= Dalliance (play) =

1986 play by Tom Stoppard

Dalliance is a play by Tom Stoppard, based on Arthur Schnitzler's play Liebelei. Dalliance was first performed at the Lyttelton Theatre, London, on 27 May 1986. It was directed by Peter Wood, with music by Andre Previn. It starred Stephen Moore, Brenda Blethyn, Sally Dexter and Tim Curry. Dexter won the Laurence Olivier Award for Best Newcomer in a Play for her performance.

==Plot summary==
Fritz, who considers himself a man-about-town in 1890s Vienna, is despondent because a sophisticated, upper-class lady has ended their affair. Fritz's friend Theodore tries to cheer Fritz up by introducing him to Christine, a seamstress for the opera, believing that a dalliance with a charming lower-class woman can take a man's mind off his troubles. Almost immediately after beginning a relationship with Christine, Fritz receives a challenge from the sophisticated lady's husband.

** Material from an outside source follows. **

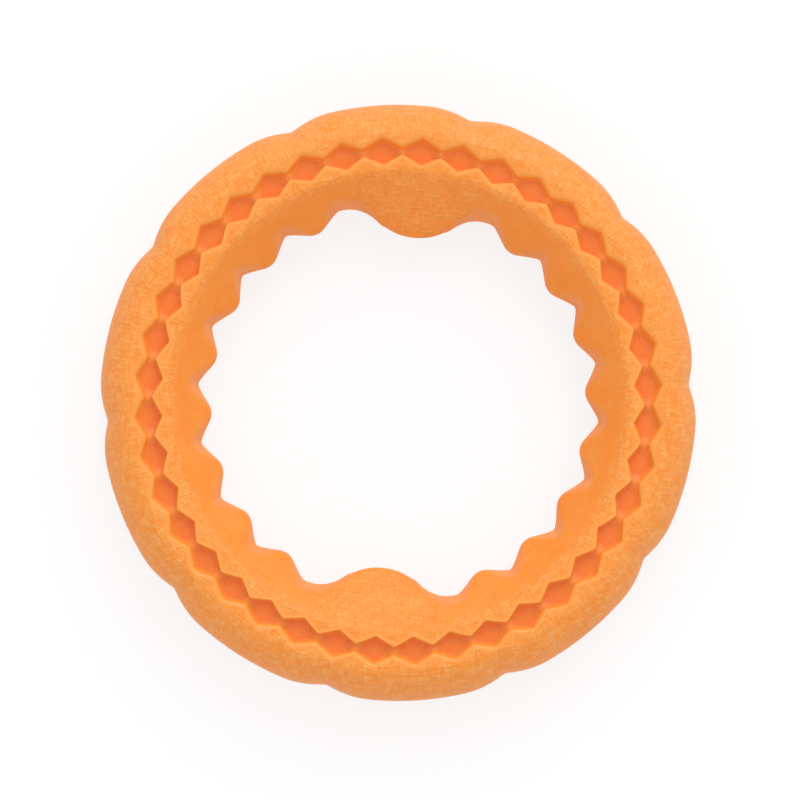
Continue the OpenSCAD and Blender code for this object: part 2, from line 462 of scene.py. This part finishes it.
def outer_tread():
    rim = rim_radius(PLACES)
    wall, slope_cos = groove_wall(OUTER_LIP)
    start = wall + OUTER_LIP.edge_r / slope_cos
    mean_start = float(np.mean(start))

    def top(r):
        return outer_height(r, rim)

    # The mean section, finely, and the length over it from the rim
    turn = np.linspace(0, math.pi / 2, SECTION_POINTS)
    section_r = OUTER_LAND_R + (LOBE_R - OUTER_LAND_R) * np.cos(turn) ** (2 / FLANK_POWER)
    section_z = HALF_T * np.sin(turn) ** (2 / FLANK_POWER)
    length = np.concatenate([[0], np.cumsum(np.hypot(np.diff(section_r), np.diff(section_z)))])

    # Rows of the upright rim, even steps along the flank, and rows of the land
    rows_r = [rim, rim]
    rows_z = [level(0), level(RIM_HALF_H * RIM_ROW_SHARE)]
    flank_r = np.interp(np.linspace(0, length[-1], FLANK_ROWS + 1)[:-1], length, section_r)
    for mean_r in [*flank_r, *np.linspace(OUTER_LAND_R, mean_start, OUTER_LAND_ROWS)]:
        share = (mean_r - mean_start) / (LOBE_R - mean_start)
        rows_r.append(start + (rim - start) * share)
        rows_z.append(top(rows_r[-1]))
    face_rows = len(rows_r)

    # The webs reach across to the foot of the inner lip, which lies under its level land
    lip_r, lip_z = lip_rows(OUTER_LIP, top, WEB_FILLET)
    across_r = lip_rows(INNER_LIP, lambda r: level(HALF_T), FOOT_FILLET)[0][-1]
    web = neck_share(WEB_FOOT, WEB_END)
    web_r = lip_r[-1] - FOOT_GAP - (lip_r[-1] - across_r - 3 * FOOT_GAP) * web
    pocket_z = level(CORE_HALF_T + FOOT_GAP)
    r = np.stack([*rows_r, *lip_r, web_r, web_r, level(CORE_OUT_R + FOOT_GAP)])
    z = np.stack([*rows_z, *lip_z, lip_z[-1], pocket_z, pocket_z])

    across = np.interp(-r / rim * LOBE_R, -section_r, length) + np.clip(OUTER_LAND_R - r, 0, None)
    values = skin_values(OUTER_LIP, r, z, across, np.ones_like(r), face_rows)
    # The web takes the core's painted-shade colour, painted lighter at the middle of each neck
    floor = np.zeros_like(r)
    floor[-WEB_ROWS:] = web * (1 - WEB_PALER * neck_share(WEB_TOP, WEB_FOOT))
    values["floor"] = both_faces(floor)
    return ring_mesh("outer_tread_skin", r, z, values)


def inner_tread():
    foot = foot_radius(PLACES)
    wall, slope_cos = groove_wall(INNER_LIP)
    start = wall - INNER_LIP.edge_r / slope_cos

    def top(r):
        return inner_height(r, foot)

    rows_r = [inner_radius(PLACES) + step for step in EDGE_STEPS]
    last = rows_r[-1]
    face_r = np.stack(rows_r + [last + (start - last) * share for share in CONE_SHARES])
    # The drafted walls rise from the first row, and they run into the plain face more softly farther up
    distance = distance_to_inside(face_r)
    distance[0] = 0
    plain_z, draft_z = top(face_r), distance / math.tan(VALLEY_DRAFT)
    face_z = soft_min(plain_z, draft_z, EDGE_SOFT * draft_z / (draft_z + 1))

    lip_r, lip_z = lip_rows(INNER_LIP, top, FOOT_FILLET)
    pocket_z = level(CORE_HALF_T + FOOT_GAP)
    r = np.stack([*face_r, *lip_r, lip_r[-1], level(CORE_IN_R - FOOT_GAP)])
    z = np.stack([*face_z, *lip_z, pocket_z, pocket_z])

    across = INNER_LAND_R - r + np.clip(HALF_T - z, 0, None) * DROP_SHARE
    woven = np.maximum(smooth_step(r, *FACE_WEAVE), 1 - smooth_step(from_pad(PLACES), *PAD_WEAVE))
    woven[:len(face_r)] *= smooth_step(draft_z - plain_z, *WALL_WEAVE)
    values = skin_values(INNER_LIP, r, z, across, woven, len(face_r))
    return ring_mesh("inner_tread_skin", r, z, values, turned=True)


def make_camera():
    data = bpy.data.cameras.new("camera")
    camera = bpy.data.objects.new("camera", data)
    bpy.context.scene.collection.objects.link(camera)
    data.sensor_width = SENSOR
    data.lens = SENSOR * CAMERA_AWAY / (PHOTO_SIZE * MM_PER_PX)
    data.clip_start, data.clip_end = (distance * MM for distance in CAMERA_CLIP)
    data.shift_x = (PHOTO_SIZE / 2 - RING_CENTRE_PX[0]) / PHOTO_SIZE
    data.shift_y = (RING_CENTRE_PX[1] - PHOTO_SIZE / 2) / PHOTO_SIZE
    aside = CAMERA_AWAY * math.sin(CAMERA_TILT)
    place = (-aside * math.sin(RING_TURN), -aside * math.cos(RING_TURN),
             CAMERA_AWAY * math.cos(CAMERA_TILT) + HALF_T)
    camera.location = [value * MM for value in place]
    camera.rotation_euler = (CAMERA_TILT, 0, -RING_TURN)
    bpy.context.scene.camera = camera


class Term:
    """A value in a shader's node tree, so that its formula can be written as one."""

    def __init__(self, tree, socket):
        self.tree, self.socket = tree, socket

    def math(self, operation, *others):
        return math_node(self.tree, operation, self, *others)

    def __add__(self, other):
        return self.math("ADD", other)

    def __sub__(self, other):
        return self.math("SUBTRACT", other)

    def __mul__(self, other):
        return self.math("MULTIPLY", other)

    def __rsub__(self, other):
        return math_node(self.tree, "SUBTRACT", other, self)

    __radd__, __rmul__ = __add__, __mul__


def put(value, socket, tree):
    """Link a term or socket to a socket, or set it to a plain number or colour."""
    if isinstance(value, Term):
        value = value.socket
    if isinstance(value, bpy.types.NodeSocket):
        tree.links.new(value, socket)
    elif isinstance(value, tuple):
        socket.default_value = (*value, 1)
    else:
        socket.default_value = value


def new_node(tree, kind, **inputs):
    """Shader node with some of its inputs set."""
    node = tree.nodes.new("ShaderNode" + kind)
    for name, value in inputs.items():
        node.inputs[name].default_value = value
    return node


def math_node(tree, operation, *values):
    node = new_node(tree, "Math")
    node.operation = operation
    for value, socket in zip(values, node.inputs):
        put(value, socket, tree)
    return Term(tree, node.outputs[0])


def mapped(value, from_range, to_low=0, to_high=1):
    """Smooth step of a term over a range."""
    node = new_node(value.tree, "MapRange")
    node.interpolation_type = "SMOOTHSTEP"
    limits = {"From Min": from_range[0], "From Max": from_range[1], "To Min": to_low, "To Max": to_high}
    for name, number in limits.items():
        node.inputs[name].default_value = number
    put(value, node.inputs["Value"], value.tree)
    return Term(value.tree, node.outputs["Result"])


def noise(tree, place, size, detail, unit=MM):
    """Smooth noise about zero, its features about size units across."""
    node = new_node(tree, "TexNoise", Scale=1 / (size * unit), Detail=detail)
    tree.links.new(place, node.inputs["Vector"])
    return Term(tree, node.outputs["Fac"]) - 0.5


def mix_colour(tree, share, first, second):
    node = new_node(tree, "Mix")
    node.data_type = "RGBA"
    # For colours the node's inputs are the first, the seventh and the eighth, and its output the third
    for value, index in ((share, 0), (first, 6), (second, 7)):
        put(value, node.inputs[index], tree)
    return node.outputs[2]


def mix_shaders(tree, share, first, second):
    node = new_node(tree, "MixShader")
    for value, socket in zip((share, first.outputs[0], second.outputs[0]), node.inputs):
        put(value, socket, tree)
    return node


def attribute(tree, name):
    node = new_node(tree, "Attribute")
    node.attribute_name = name
    return Term(tree, node.outputs["Fac"])


def ray_sees(tree):
    """1 for the rays that see a background itself: camera, glossy and transmission rays."""
    path = new_node(tree, "LightPath")
    seen = math_node(tree, "MAXIMUM", path.outputs["Is Camera Ray"], path.outputs["Is Glossy Ray"])
    return seen.math("MAXIMUM", path.outputs["Is Transmission Ray"])


def make_lights():
    world = bpy.data.worlds.new("studio")
    bpy.context.scene.world = world
    world.use_nodes = True
    tree = world.node_tree
    tree.nodes.clear()
    room = new_node(tree, "Background", Color=WHITE, Strength=AMBIENT)
    backdrop = new_node(tree, "Background", Color=WHITE, Strength=WHITE_LEVEL)
    out = new_node(tree, "OutputWorld")
    tree.links.new(mix_shaders(tree, ray_sees(tree), room, backdrop).outputs[0], out.inputs["Surface"])
    lamp = bpy.data.lights.new("soft_light", "SUN")
    lamp.energy = (LIGHT_LEVEL - AMBIENT) / math.cos(SUN_TILT) * math.pi
    lamp.angle = SUN_WIDTH
    sun = bpy.data.objects.new("soft_light", lamp)
    sun.rotation_euler = (SUN_TILT, 0, SUN_FROM)
    bpy.context.scene.collection.objects.link(sun)


def make_floor():
    half = FLOOR_HALF * MM
    mesh = bpy.data.meshes.new("floor")
    corners = [(-half, -half, 0), (half, -half, 0), (half, half, 0), (-half, half, 0)]
    mesh.from_pydata(corners, [], [(0, 1, 2, 3)])
    floor = bpy.data.objects.new("floor", mesh)
    bpy.context.scene.collection.objects.link(floor)
    floor.location = (0, 0, -FLOOR_DROP * MM)
    material = bpy.data.materials.new("pale_floor")
    material.use_nodes = True
    tree = material.node_tree
    tree.nodes.clear()
    plain = new_node(tree, "BsdfDiffuse", Color=FLOOR_GREY)
    shaded = new_node(tree, "BsdfDiffuse", Color=WHITE)
    white = new_node(tree, "Emission", Color=WHITE, Strength=WHITE_LEVEL)
    seen = mix_shaders(tree, FLOOR_WHITE_SHARE, shaded, white)
    out = new_node(tree, "OutputMaterial")
    tree.links.new(mix_shaders(tree, ray_sees(tree), plain, seen).outputs[0], out.inputs["Surface"])
    mesh.materials.append(material)


def plain_weave(u, v):
    """Height of a plain weave from 0 to 1; each whole step of u or v is one thread."""
    wave_u, wave_v = (u * math.pi).math("SINE"), (v * math.pi).math("SINE")
    over = mapped(wave_u * wave_v, (-CROSSING, CROSSING))
    warp = wave_u.math("ABSOLUTE").math("POWER", THREAD_ROUND) * (1 - DIP + DIP * over)
    weft = wave_v.math("ABSOLUTE").math("POWER", THREAD_ROUND) * (1 - DIP * over)
    return warp.math("MAXIMUM", weft)


def slubs(u, v):
    """Uneven threads, about zero: streaks along the threads of both directions."""
    tree = u.tree
    total = 0
    for steps_u, steps_v in ((SLUB_ACROSS, SLUB_ALONG), (SLUB_ALONG, SLUB_ACROSS)):
        place = new_node(tree, "CombineXYZ")
        put(u * steps_u, place.inputs[0], tree)
        put(v * steps_v, place.inputs[1], tree)
        total = noise(tree, place.outputs[0], *SLUB_NOISE, unit=1) + total
    return total


def woven_skin(tree, place, patch, smooth, threads, pads):
    """Colour of a skin that is woven in places, and the height of its weave."""
    axes = new_node(tree, "SeparateXYZ")
    tree.links.new(place, axes.inputs[0])
    x, y = Term(tree, axes.outputs[0]), Term(tree, axes.outputs[1])
    woven, across = attribute(tree, "woven"), attribute(tree, "across")
    wander = noise(tree, place, *WANDER_NOISE) * WEAVE_WANDER
    round_ring = y.math("ARCTAN2", x) * (threads / (2 * math.pi)) + wander
    weave = plain_weave(round_ring, across * (1 / THREAD) - wander)
    if pads:
        straight = plain_weave(x * (1 / (THREAD * MM)) + wander, y * (1 / (THREAD * MM)) - wander)
        beside = mapped(x.math("ABSOLUTE"), [distance * MM for distance in PAD_STRAIGHT])
        weave = weave * beside + straight * (1 - beside)
        highlight_share = PAD_HIGHLIGHT_TONE + (1 - PAD_HIGHLIGHT_TONE) * beside
    else:
        # Less of the painted highlight toward the rim: painted shade where the flank turns from the light
        highlight_share = mapped(across.math("ABSOLUTE"), RIM_SHADE_FADE, RIM_SHADE_TONE, 1)
    wear = mapped(noise(tree, place, *WEAR_NOISE), WEAR_RANGE, WEAVE_LEAST, 1)
    weave = (weave.math("MAXIMUM", GROUND_LEVEL) - GROUND_LEVEL) * wear
    slub = slubs(round_ring, across * (1 / THREAD))
    height = (weave * WEAVE_H + slub * SLUB_H) * woven
    # Pale flecks: a painted highlight on the raised threads, and uneven colour along the slubs
    fleck_highlight = (weave * WEAVE_HIGHLIGHT_TONE + slub * SLUB_TONE + FLECK_HIGHLIGHT_LEAST) * woven * highlight_share
    # A wall turns deeper and redder towards its foot: painted shade down the groove
    wall = mapped(attribute(tree, "sunk"), WALL_SHADE_FADE)
    colour = mix_colour(tree, woven, smooth, mix_colour(tree, patch, WOVEN_COLOURS[1], WOVEN_COLOURS[0]))
    colour = mix_colour(tree, fleck_highlight, colour, FLECK_HIGHLIGHT_COLOUR)
    # Paler smooth band beside the groove: a painted highlight along the lips' edges
    colour = mix_colour(tree, attribute(tree, "lip") * LIP_HIGHLIGHT_SHARE, colour, LIP_HIGHLIGHT_COLOUR)
    colour = mix_colour(tree, wall, colour, WALL_SHADE_COLOUR)
    # The core's deeper colour on the web: painted shade of the groove's floor
    shaded_core = mix_colour(tree, patch, CORE_SHADE_COLOURS[1], CORE_SHADE_COLOURS[0])
    return mix_colour(tree, attribute(tree, "floor"), colour, shaded_core), height


def foam_material(name, colours, threads=0, pads=False, scatter=SCATTER_SHARE):
    """Matt foamed rubber; threads is the number of threads round the ring in its woven places."""
    material = bpy.data.materials.new(name)
    material.use_nodes = True
    tree = material.node_tree
    shader = tree.nodes["Principled BSDF"]
    shader.inputs["Roughness"].default_value = ROUGHNESS
    shader.inputs["IOR"].default_value = IOR
    shader.inputs["Specular IOR Level"].default_value = SPECULAR
    shader.inputs["Subsurface Weight"].default_value = scatter
    shader.inputs["Subsurface Radius"].default_value = SCATTER_RADIUS
    shader.inputs["Subsurface Scale"].default_value = SCATTER_SCALE * MM
    place = new_node(tree, "TexCoord").outputs["Object"]
    patch = noise(tree, place, *PATCH_NOISE) * PATCH_TONE + 0.5
    patch = patch + noise(tree, place, *MOTTLE_NOISE) * MOTTLE_TONE
    colour = mix_colour(tree, patch, colours[1], colours[0])
    height = noise(tree, place, *PORE_NOISE) * PORE_H
    if threads:
        colour, weave_height = woven_skin(tree, place, patch, colour, threads, pads)
        height = height + weave_height
    tree.links.new(colour, shader.inputs["Base Color"])
    bump = new_node(tree, "Bump", Strength=1.0, Distance=MM)
    put(height, bump.inputs["Height"], tree)
    tree.links.new(bump.outputs["Normal"], shader.inputs["Normal"])
    return material


bpy.context.scene.view_settings.view_transform = "Standard"
make_camera()
make_lights()
make_floor()

finishes = (
    (core_ring, "core_ring", "core_foam", {"colours": CORE_SHADE_COLOURS, "scatter": 0.0}),
    (outer_tread, "outer_tread", "outer_skin", {"colours": WOVEN_COLOURS, "threads": OUTER_THREADS}),
    (inner_tread, "inner_tread", "inner_skin",
     {"colours": SMOOTH_COLOURS, "threads": INNER_THREADS, "pads": True}),
)
for make_piece, node, slot, finish in finishes:
    piece = make_piece()
    piece.data.materials.append(foam_material(slot, **finish))
    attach(piece, "root")
    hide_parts(node)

Fritz knows he has little chance of surviving the duel. In the few remaining days in his life, Fritz and Christine fall in love, and he recognises the superiority of a simple life of mutual love over the bon vivant life of an urban bachelor. Beyond the addition of Stoppardian wit in the adaptation, Stoppard's major change from the original is to shift the last scene from Christine's apartment to backstage at the opera. A comic opera with a similar plot is taking place on stage when Christine hears the news that Fritz has been killed in a duel.